▶ [CHALLENGE] Do not copy the pictures; transcribe all other material exactly.

▶ [DATA ENTRIES]
* begin *

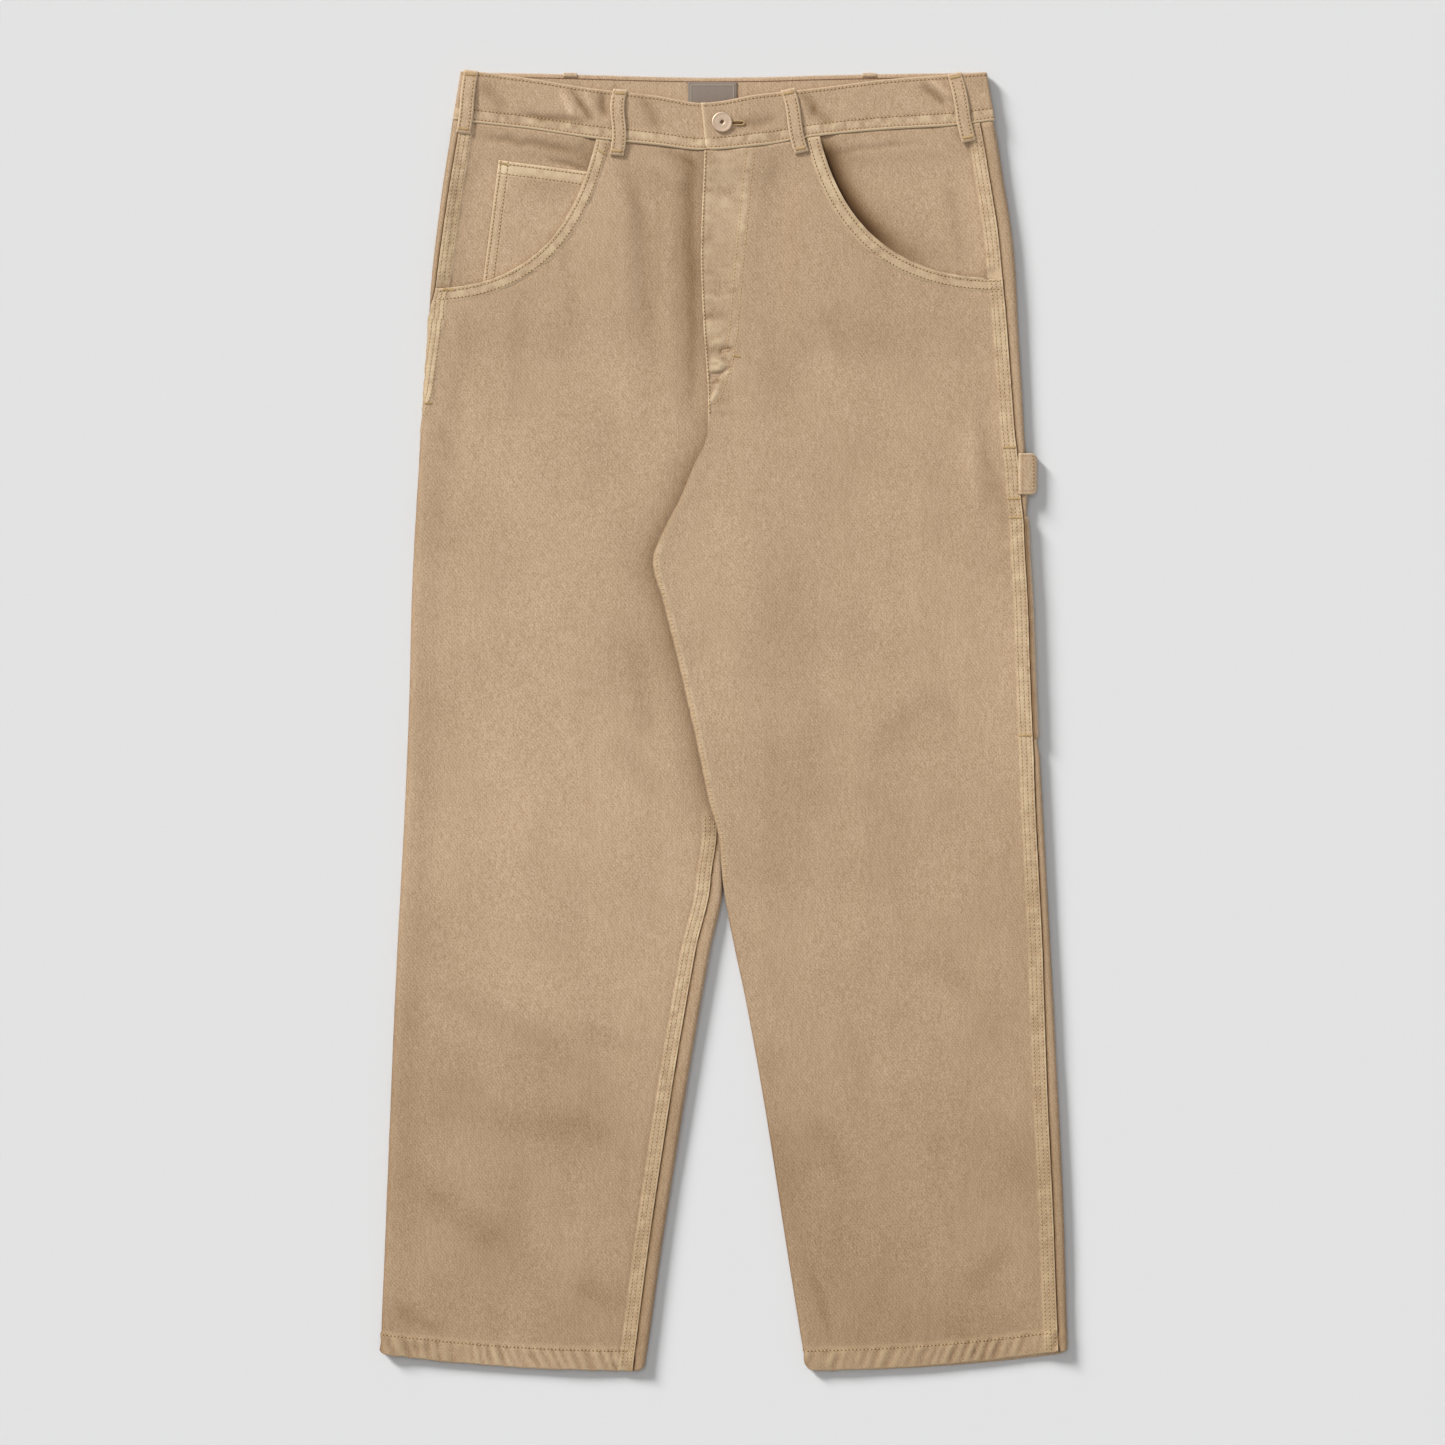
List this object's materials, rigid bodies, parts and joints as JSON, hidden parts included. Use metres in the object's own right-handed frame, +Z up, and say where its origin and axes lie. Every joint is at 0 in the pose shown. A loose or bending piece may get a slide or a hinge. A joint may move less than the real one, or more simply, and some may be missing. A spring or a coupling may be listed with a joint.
{
  "type": "carpenter pants",
  "caption": "Straight-leg carpenter pants in washed tan cotton twill, laid flat, with scooped front pockets, a coin pocket, a tool pocket and a hammer loop.",
  "frame": {"origin": "middle of the laid-out pants on the surface they rest on", "axes": "+X toward the wearer's left side, +Y from the hems to the waist, +Z up out of the front"},
  "size_m": [0.5494, 1.0394, 0.0119],
  "materials": {
    "twill": "washed matte cotton twill",
    "metal": "worn satin",
    "woven": "matte woven label"
  },
  "bodies": {
    "root": {"front_right": "twill", "front_left": "twill", "back_right": "twill", "back_left": "twill", "waistband": "twill", "pocket_facing_right": "twill", "pocket_facing_left": "twill", "coin_pocket": "twill", "tool_pocket": "twill", "hammer_loop": "twill", "belt_loop_side_right": "twill", "belt_loop_front_right": "twill", "belt_loop_front_left": "twill", "belt_loop_side_left": "twill", "belt_loop_back_right": "twill", "belt_loop_back_left": "twill", "button": "metal", "label": "woven"}
  },
  "joints": []
}
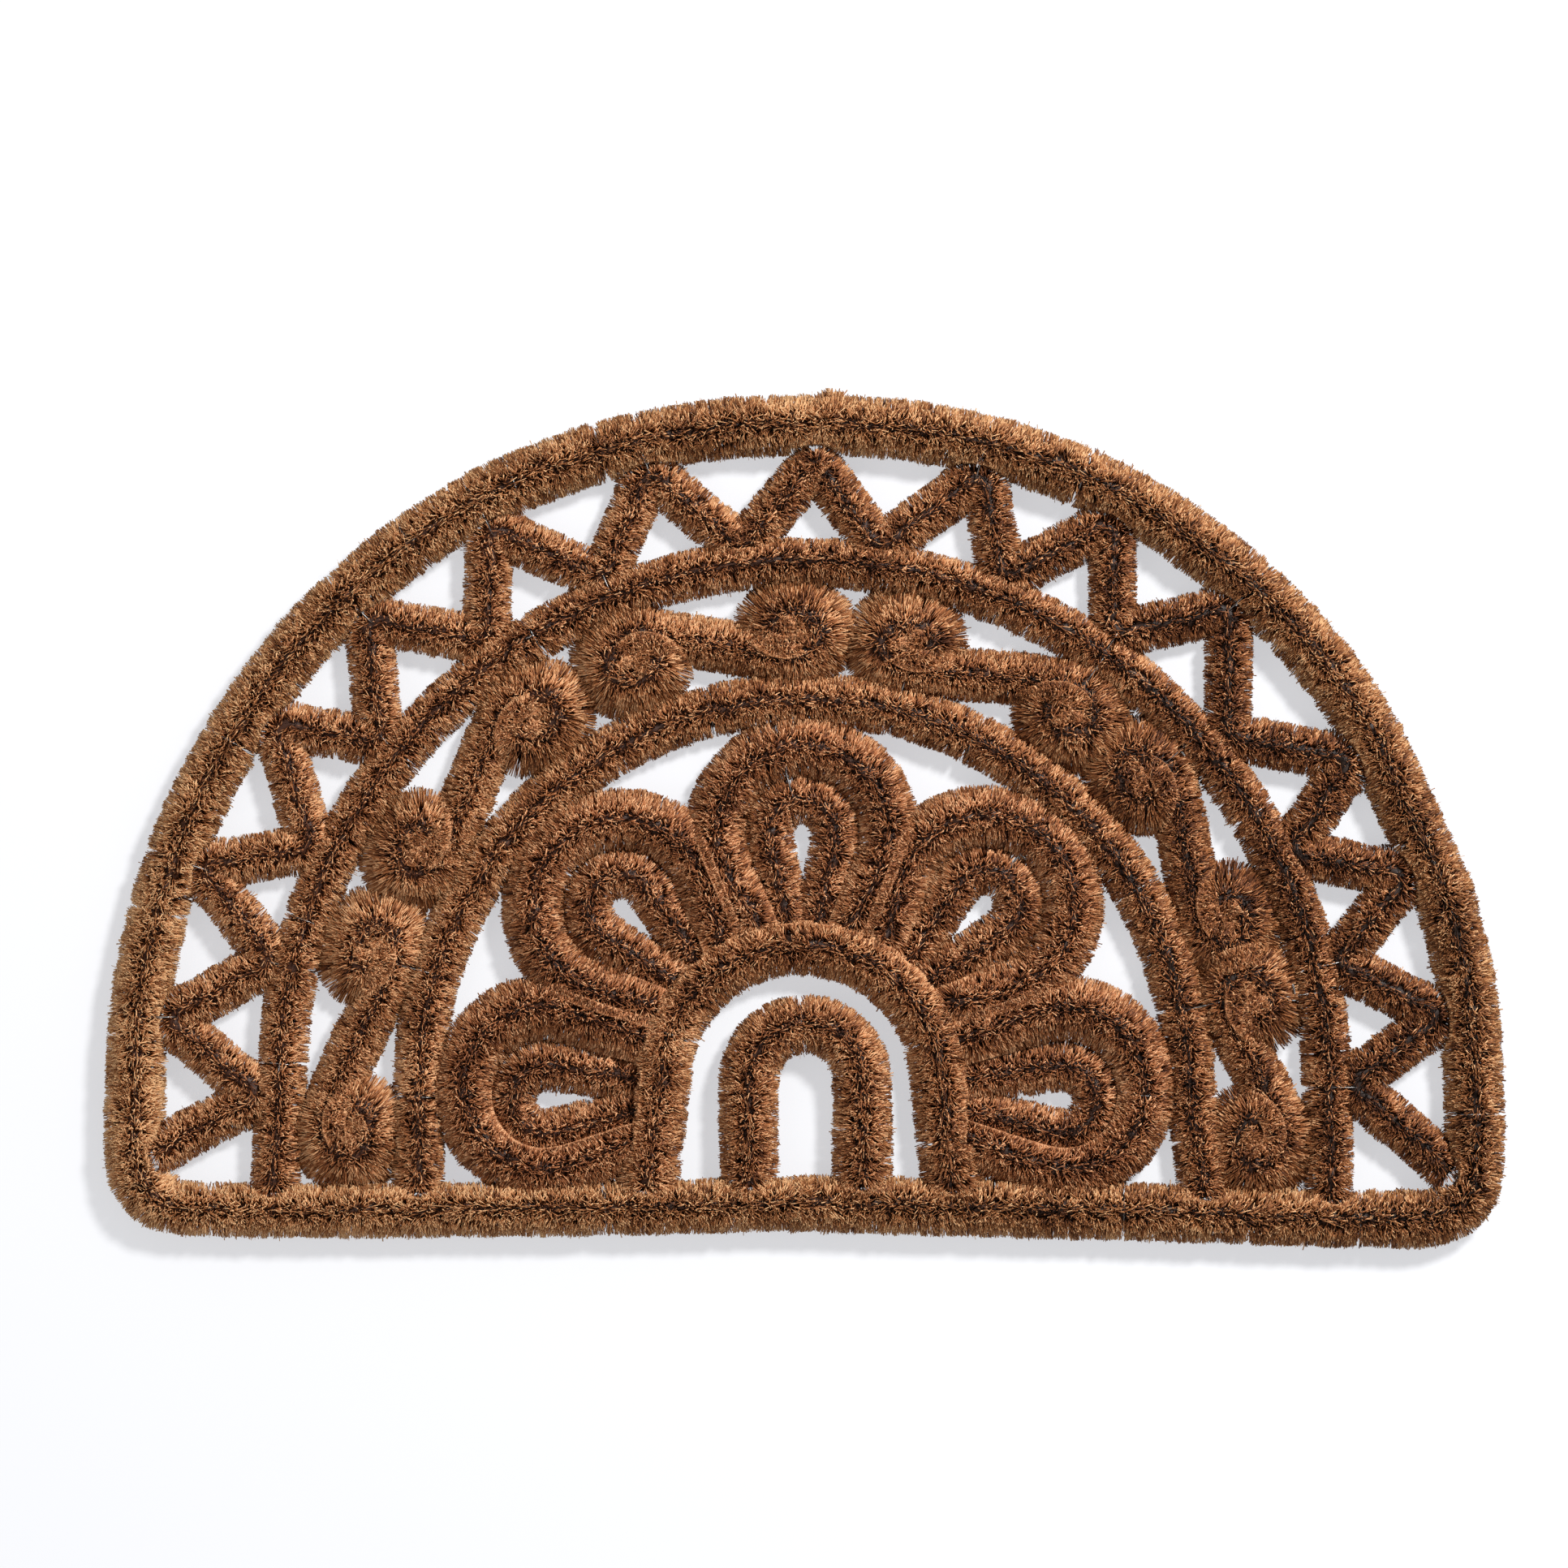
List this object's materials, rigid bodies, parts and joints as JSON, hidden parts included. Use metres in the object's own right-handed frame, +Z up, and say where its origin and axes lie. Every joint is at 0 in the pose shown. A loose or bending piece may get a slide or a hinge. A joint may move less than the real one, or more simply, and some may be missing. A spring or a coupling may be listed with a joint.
{
  "type": "door mat",
  "caption": "Half-moon openwork door mat made of coir brush strips on twisted wire: a rim, arches, a zigzag, scrolls and petals round a small arch.",
  "frame": {"origin": "centre of the mat's bounding box, on the floor plane that its underside rests on", "axes": "+X along the straight bottom edge, +Y from that edge towards the top of the half moon, +Z up out of the floor"},
  "size_m": [0.748, 0.4552, 0.032],
  "materials": {
    "coir_rim": "stiff cut coconut fibre, light brown",
    "coir_pattern": "stiff cut coconut fibre, mid brown",
    "coir_petals": "stiff cut coconut fibre, dark red brown",
    "galvanised_wire": "dull galvanised"
  },
  "bodies": {
    "root": {"doorway_arch_coir": "coir_pattern", "doorway_arch_wire": "galvanised_wire", "inner_arch_coir": "coir_pattern", "inner_arch_wire": "galvanised_wire", "middle_arch_left_coir": "coir_pattern", "middle_arch_left_wire": "galvanised_wire", "middle_arch_right_coir": "coir_pattern", "middle_arch_right_wire": "galvanised_wire", "outer_arch_left_coir": "coir_pattern", "outer_arch_left_wire": "galvanised_wire", "outer_arch_right_coir": "coir_pattern", "outer_arch_right_wire": "galvanised_wire", "petal_1_inner_coir": "coir_petals", "petal_1_inner_wire": "galvanised_wire", "petal_1_outer_coir": "coir_petals", "petal_1_outer_wire": "galvanised_wire", "petal_2_inner_coir": "coir_petals", "petal_2_inner_wire": "galvanised_wire", "petal_2_outer_coir": "coir_petals", "petal_2_outer_wire": "galvanised_wire", "petal_3_inner_coir": "coir_petals", "petal_3_inner_wire": "galvanised_wire", "petal_3_outer_coir": "coir_petals", "petal_3_outer_wire": "galvanised_wire", "petal_4_inner_coir": "coir_petals", "petal_4_inner_wire": "galvanised_wire", "petal_4_outer_coir": "coir_petals", "petal_4_outer_wire": "galvanised_wire", "petal_5_inner_coir": "coir_petals", "petal_5_inner_wire": "galvanised_wire", "petal_5_outer_coir": "coir_petals", "petal_5_outer_wire": "galvanised_wire", "rim_bottom_left_coir": "coir_rim", "rim_bottom_left_wire": "galvanised_wire", "rim_bottom_right_coir": "coir_rim", "rim_bottom_right_wire": "galvanised_wire", "rim_tie_bottom": "galvanised_wire", "rim_tie_left": "galvanised_wire", "rim_tie_right": "galvanised_wire", "rim_tie_top": "galvanised_wire", "rim_top_left_coir": "coir_rim", "rim_top_left_wire": "galvanised_wire", "rim_top_right_coir": "coir_rim", "rim_top_right_wire": "galvanised_wire", "scroll_1_coir": "coir_pattern", "scroll_1_wire": "galvanised_wire", "scroll_2_coir": "coir_pattern", "scroll_2_wire": "galvanised_wire", "scroll_3_coir": "coir_pattern", "scroll_3_wire": "galvanised_wire", "scroll_4_coir": "coir_pattern", "scroll_4_wire": "galvanised_wire", "scroll_5_coir": "coir_pattern", "scroll_5_wire": "galvanised_wire", "scroll_6_coir": "coir_pattern", "scroll_6_wire": "galvanised_wire", "zigzag_left_coir": "coir_pattern", "zigzag_left_wire": "galvanised_wire", "zigzag_right_coir": "coir_pattern", "zigzag_right_wire": "galvanised_wire"}
  },
  "joints": []
}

* end *

▶ [RIGHT ANSWER]
List this object's materials, rigid bodies, parts and joints as JSON, hidden parts included. Use metres in the object's own right-handed frame, +Z up, and say where its origin and axes lie. Every joint is at 0 in the pose shown. A loose or bending piece may get a slide or a hinge. A joint may move less than the real one, or more simply, and some may be missing. A spring or a coupling may be listed with a joint.
{
  "type": "carpenter pants",
  "caption": "Straight-leg carpenter pants in washed tan cotton twill, laid flat, with scooped front pockets, a coin pocket, a tool pocket and a hammer loop.",
  "frame": {"origin": "middle of the laid-out pants on the surface they rest on", "axes": "+X toward the wearer's left side, +Y from the hems to the waist, +Z up out of the front"},
  "size_m": [0.5494, 1.0394, 0.0119],
  "materials": {
    "twill": "washed matte cotton twill",
    "metal": "worn satin",
    "woven": "matte woven label"
  },
  "bodies": {
    "root": {"front_right": "twill", "front_left": "twill", "back_right": "twill", "back_left": "twill", "waistband": "twill", "pocket_facing_right": "twill", "pocket_facing_left": "twill", "coin_pocket": "twill", "tool_pocket": "twill", "hammer_loop": "twill", "belt_loop_side_right": "twill", "belt_loop_front_right": "twill", "belt_loop_front_left": "twill", "belt_loop_side_left": "twill", "belt_loop_back_right": "twill", "belt_loop_back_left": "twill", "button": "metal", "label": "woven"}
  },
  "joints": []
}
List this object's materials, rigid bodies, parts and joints as JSON, hidden parts included. Use metres in the object's own right-handed frame, +Z up, and say where its origin and axes lie. Every joint is at 0 in the pose shown. A loose or bending piece may get a slide or a hinge. A joint may move less than the real one, or more simply, and some may be missing. A spring or a coupling may be listed with a joint.
{
  "type": "door mat",
  "caption": "Half-moon openwork door mat made of coir brush strips on twisted wire: a rim, arches, a zigzag, scrolls and petals round a small arch.",
  "frame": {"origin": "centre of the mat's bounding box, on the floor plane that its underside rests on", "axes": "+X along the straight bottom edge, +Y from that edge towards the top of the half moon, +Z up out of the floor"},
  "size_m": [0.748, 0.4552, 0.032],
  "materials": {
    "coir_rim": "stiff cut coconut fibre, light brown",
    "coir_pattern": "stiff cut coconut fibre, mid brown",
    "coir_petals": "stiff cut coconut fibre, dark red brown",
    "galvanised_wire": "dull galvanised"
  },
  "bodies": {
    "root": {"doorway_arch_coir": "coir_pattern", "doorway_arch_wire": "galvanised_wire", "inner_arch_coir": "coir_pattern", "inner_arch_wire": "galvanised_wire", "middle_arch_left_coir": "coir_pattern", "middle_arch_left_wire": "galvanised_wire", "middle_arch_right_coir": "coir_pattern", "middle_arch_right_wire": "galvanised_wire", "outer_arch_left_coir": "coir_pattern", "outer_arch_left_wire": "galvanised_wire", "outer_arch_right_coir": "coir_pattern", "outer_arch_right_wire": "galvanised_wire", "petal_1_inner_coir": "coir_petals", "petal_1_inner_wire": "galvanised_wire", "petal_1_outer_coir": "coir_petals", "petal_1_outer_wire": "galvanised_wire", "petal_2_inner_coir": "coir_petals", "petal_2_inner_wire": "galvanised_wire", "petal_2_outer_coir": "coir_petals", "petal_2_outer_wire": "galvanised_wire", "petal_3_inner_coir": "coir_petals", "petal_3_inner_wire": "galvanised_wire", "petal_3_outer_coir": "coir_petals", "petal_3_outer_wire": "galvanised_wire", "petal_4_inner_coir": "coir_petals", "petal_4_inner_wire": "galvanised_wire", "petal_4_outer_coir": "coir_petals", "petal_4_outer_wire": "galvanised_wire", "petal_5_inner_coir": "coir_petals", "petal_5_inner_wire": "galvanised_wire", "petal_5_outer_coir": "coir_petals", "petal_5_outer_wire": "galvanised_wire", "rim_bottom_left_coir": "coir_rim", "rim_bottom_left_wire": "galvanised_wire", "rim_bottom_right_coir": "coir_rim", "rim_bottom_right_wire": "galvanised_wire", "rim_tie_bottom": "galvanised_wire", "rim_tie_left": "galvanised_wire", "rim_tie_right": "galvanised_wire", "rim_tie_top": "galvanised_wire", "rim_top_left_coir": "coir_rim", "rim_top_left_wire": "galvanised_wire", "rim_top_right_coir": "coir_rim", "rim_top_right_wire": "galvanised_wire", "scroll_1_coir": "coir_pattern", "scroll_1_wire": "galvanised_wire", "scroll_2_coir": "coir_pattern", "scroll_2_wire": "galvanised_wire", "scroll_3_coir": "coir_pattern", "scroll_3_wire": "galvanised_wire", "scroll_4_coir": "coir_pattern", "scroll_4_wire": "galvanised_wire", "scroll_5_coir": "coir_pattern", "scroll_5_wire": "galvanised_wire", "scroll_6_coir": "coir_pattern", "scroll_6_wire": "galvanised_wire", "zigzag_left_coir": "coir_pattern", "zigzag_left_wire": "galvanised_wire", "zigzag_right_coir": "coir_pattern", "zigzag_right_wire": "galvanised_wire"}
  },
  "joints": []
}